Does it matter at all that Akuffo Anoff, who has since been unceremoniously fired - like Domelevo, a professional who had worked in his field for years - was appointed at the 11th hour?
The spirit moved me and I got to work. What I have come to understand is that authorised by Article 187 of the 1992 Constitution, the GAS is mandated to audit “all public accounts of Ghana and of all public offices including the courts, the central and local government administrations, of the universities and public institutions of like nature, of any public corporation or body or organisation established by an Act of Parliament.”
Statutory financial and compliance audits are done by sampling. Audits into performance or other risk and specific areas such as forensic, environmental and audits of computerised and electronic systems (remember the over-priced and non-functioning system of the Social Security and National Insurance Trust?) are undertaken either by staff of the GAS or by private sector companies contracted by them per the Public Procurement Act (PPA) for specific assignments.
In the dark
What I have not been able to establish after a week of calls and research are the following:
1. Since 1993, which private auditing firms have been approved under the PPA as service providers for the GSA for what tenure of time?

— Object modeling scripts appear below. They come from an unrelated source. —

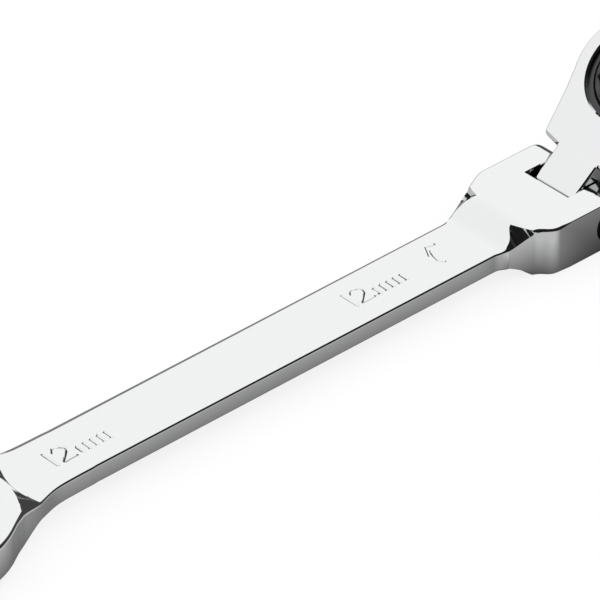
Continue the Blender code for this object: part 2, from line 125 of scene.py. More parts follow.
# Tilting head.
HEAD_THICKNESS = 8.3 * MM
HEAD_EDGE = 0.3 * MM
TONGUE_WIDTH = 8.5 * MM
TONGUE_EDGE = 0.35 * MM
SHOULDER_OFFSET = 5.5 * MM
SHOULDER_LEAN = 0.2
SHOULDER_CORNER = 0.6 * MM
SHOULDER_CHAMFER = 0.5 * MM
HEAD_NECK_WIDTH = 15.2 * MM
HEAD_NECK_SPREAD = 0.2
HEAD_NECK_SOFTNESS = 0.6 * MM
RING_RADIUS = 11.05 * MM
BORE_CHAMFER = 0.25 * MM

# Cross pin.
PIN_RADIUS = 2.0 * MM
PIN_HEAD_RADIUS = 2.8 * MM
PIN_HEAD_HEIGHT = 1.4 * MM
PIN_SINK = 0.9 * MM
PIN_SOCKET_RADIUS = 1.5 * MM
PIN_SOCKET_DEPTH = 0.9 * MM
COUNTERBORE_RADIUS = 3.0 * MM
COUNTERBORE_CHAMFER = 0.12 * MM
PIN_CHAMFER = 0.25 * MM
RUNNING_GAP = 0.06 * MM
DETENT_HOLE_RADIUS = 1.35 * MM
DETENT_HOLE_DEPTH = 5.4 * MM

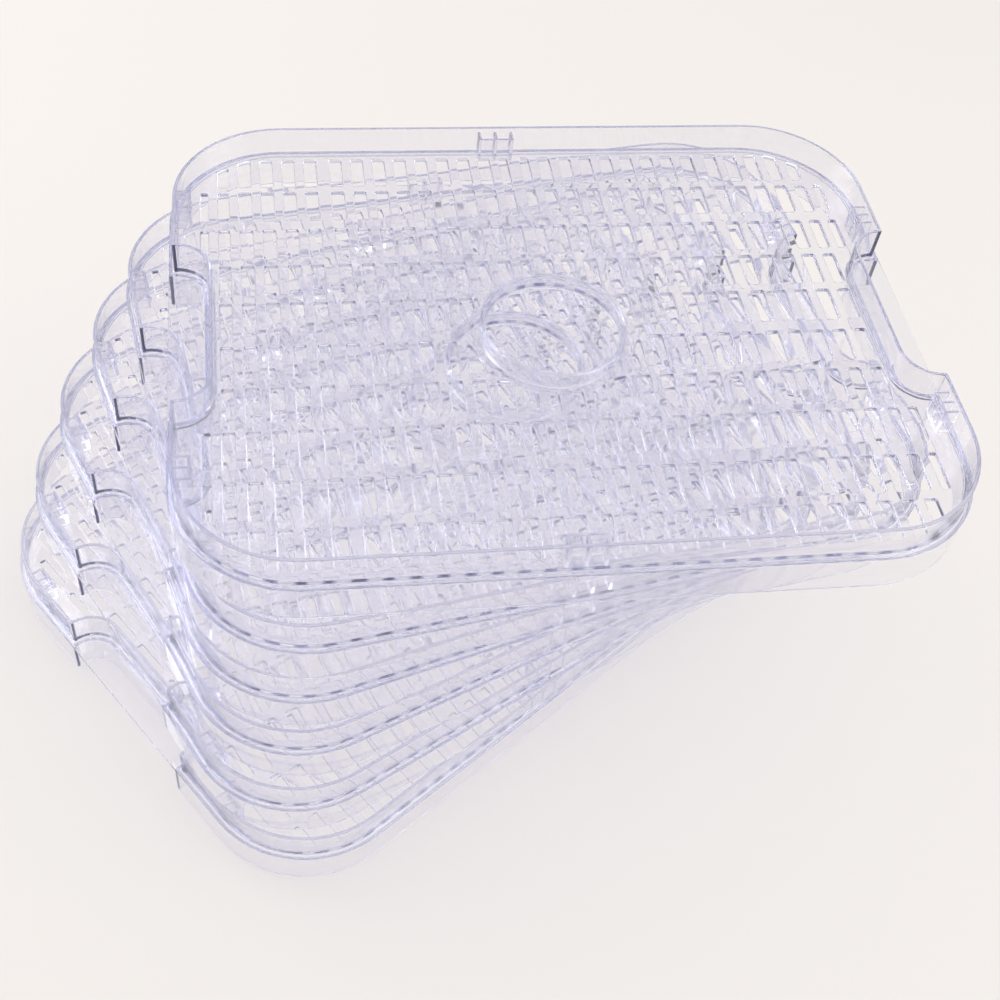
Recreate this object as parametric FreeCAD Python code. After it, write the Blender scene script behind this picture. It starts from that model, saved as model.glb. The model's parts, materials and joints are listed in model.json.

2. What audits have been outsourced to these firms to be delivered by when and to what effect? How do we evaluate if we got value for money delivered on time?
3. Has the GAS at any time in the Fourth Republic evaluated the performance of its service providers and found any of them? If so, what remedies were applied?
4. What is best practice for ensuring that a private company is experienced and resourced to perform an audit of what type of publicly funded organisation?
5. Is the list of private firms to whom the GAS has and continues to outsources work and the mandates they were provided a state secret. If so, why?
6. Specifically on GBC - Which firm(s) have delivered the mandatory and statutory audits of the state broadcaster, when? Was the issue of IGF ever flagged by anyone from the GAS or the service providers, if not, why not?
7. Is the Special audit underway now on the use of IGF by GBC, well after the fact, triggered by the public reaction against the threat of legal action for unpaid TV licence fees or was it a result of a considered risk assessment flagged by the GAS itself or its unknown auditors?
8. How many special audits are underway in which publicly funded organisations, what type of audits are they, when were they commissioned to be completed by when?
9. What were the findings of the audit into the SSNIT computerised system? As a rule, should all audit findings be shared with Parliament with the public notified where to access information and thus forestall conspiracy theories?
10. When will the GAS upload archival information as well as update its website? Or does that also require a special performance audit?
On the record
I can provide on the record the words of Mr Bernard Asare Conduah, Assistant Public Relations Officer of the GAS: "Any firm contracted to carry out an audit does so for and on behalf of the Auditor General. This is the position of the law.
As such they are not signatories to the Auditor General's Report. At best they contribute to the final report. Whatever responsibility that arises as a result of the work is placed at the doorstep of the Auditor General."
Mr Conduah informs me that on February 19, 2018, at 9a.m. at the Accra International Conference Centre, the GAS will hold an event, open to the public where presumably citizens can ask questions to which they will receive direct and specific answers.
The GAS as an institution has form when it comes to prevaricating. It took a series of determined advocacy and legal action by OccupyGhana to obtain a ruling compelling the Office of the Auditor General to do more than passively report financial irregularities.
The ruling required that prescriptive action - issuing certificates of Disallow and Surcharge - is required. I intend to participate in the forum - theme, speakers, agenda and format as yet unknown - with my 10 questions and a number of follow-ups.
The late Professor Adu-Boahen spoke powerfully to 'the culture of silence' in Ghana. Are we now wallowing in a culture of stalling that fuels unhelpful speculation? Do we need a Right to Information law and alongside this a re-tooling of publicly funded agencies to orient themselves and their communication strategies and managers? See me? A weekly columnist with questions to ask who may inadvertently be blathering for the lack of precise answers to specific questions. Hey, I met my deadline though.